━━━━━ TASK MATERIAL ━━━━━

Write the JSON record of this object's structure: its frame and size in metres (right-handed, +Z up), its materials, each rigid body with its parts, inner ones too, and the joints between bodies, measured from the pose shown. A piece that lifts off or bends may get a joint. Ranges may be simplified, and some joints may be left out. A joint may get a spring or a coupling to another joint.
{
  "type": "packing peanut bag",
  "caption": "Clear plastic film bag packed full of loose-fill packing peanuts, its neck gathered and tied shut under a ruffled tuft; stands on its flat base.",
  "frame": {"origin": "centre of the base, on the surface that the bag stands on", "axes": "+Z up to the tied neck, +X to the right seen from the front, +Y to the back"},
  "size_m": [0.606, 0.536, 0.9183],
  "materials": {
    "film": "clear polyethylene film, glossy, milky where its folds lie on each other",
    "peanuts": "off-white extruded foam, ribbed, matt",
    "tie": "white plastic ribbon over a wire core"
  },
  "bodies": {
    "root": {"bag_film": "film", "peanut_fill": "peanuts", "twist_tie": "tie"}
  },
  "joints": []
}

━━━━━
━━━━━ TASK MATERIAL ━━━━━

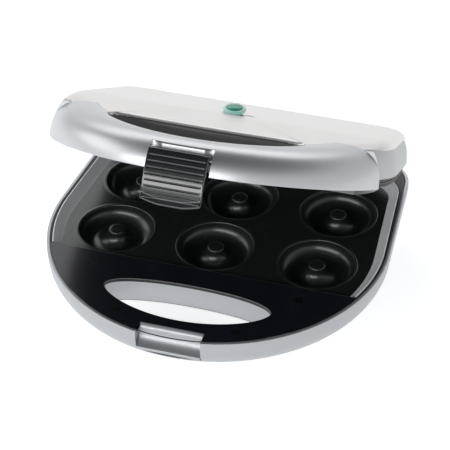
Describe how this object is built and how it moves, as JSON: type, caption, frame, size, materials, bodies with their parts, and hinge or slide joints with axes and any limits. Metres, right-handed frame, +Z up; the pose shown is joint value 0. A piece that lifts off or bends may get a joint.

━━━━━

Show every line that contains the word "type".

  "type": "packing peanut bag",
Describe how this object is built and how it moves, as JSON: type, caption, frame, size, materials, bodies with their parts, and hinge or slide joints with axes and any limits. Metres, right-handed frame, +Z up; the pose shown is joint value 0. A piece that lifts off or bends may get a joint.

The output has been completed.